A problem for the far-off Moscow bureaucracy was that events were moving fast. Fischer had already plunged the proceedings into a new controversy, locking himself away from officials and sending his second, Lombardy, to act for him at the drawing of lots to determine who would open with the advantage of the white pieces. This was too much even for Spassky. First the empty chair, now a replacement at this crucial ceremony. He read a short prepared statement in Russian and left the room; suddenly the future of the match was again in doubt. His statement protested against the postponement of the match and accused Fischer of violating the rules and insulting the Soviet people. A just punishment was required. This could only mean forfeiting the first game.
Spassky’s reaction triggered a plethora of meetings in hotels around Reykjavik, at all hours of day and night. Spassky wanted an apology as well as an appropriate sanction imposed on Fischer. Even after a three-hour meeting between Fischer’s and Spassky’s representatives, the matter remained unresolved.

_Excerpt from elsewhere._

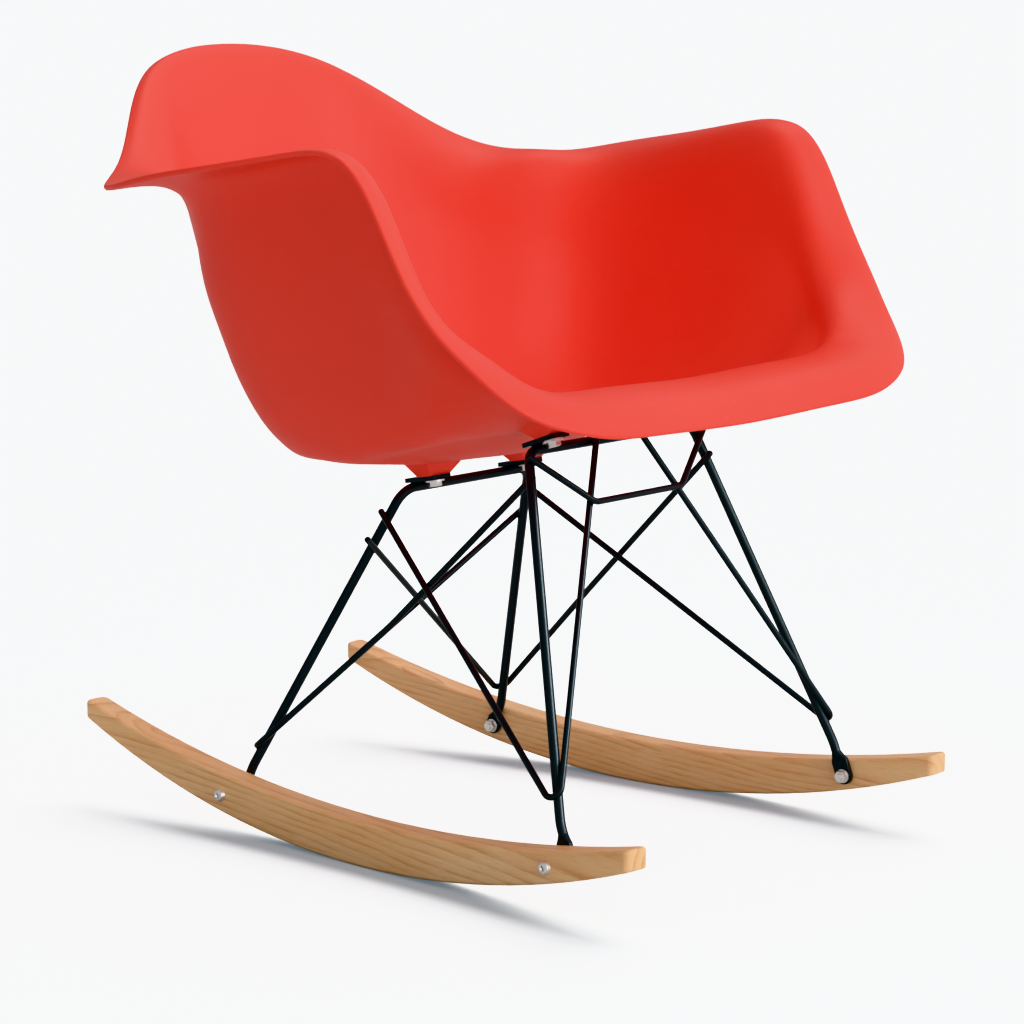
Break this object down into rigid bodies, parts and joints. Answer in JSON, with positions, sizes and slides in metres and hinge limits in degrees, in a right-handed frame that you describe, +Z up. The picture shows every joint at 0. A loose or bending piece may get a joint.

Victor Jackovich, later a U.S. ambassador, was the only American diplomat in Iceland who could speak Russian. He was brought in as an interpreter:
None of us in the embassy was familiar with the rules or with FIDE. This could be a fiasco, we thought, if the Russians walk out and claim a forfeiture of the entire match. And maybe that’s where we’re headed. The Soviets were tough customers, and understandably unhappy about the circumstances. We were having to interpret what Fischer was trying to do, and what he was trying to do was anyone’s guess. Afterward, discussing the episode with colleagues, we said, Well, maybe the Russians missed a beat there; maybe it would have been expedient for them to have walked out.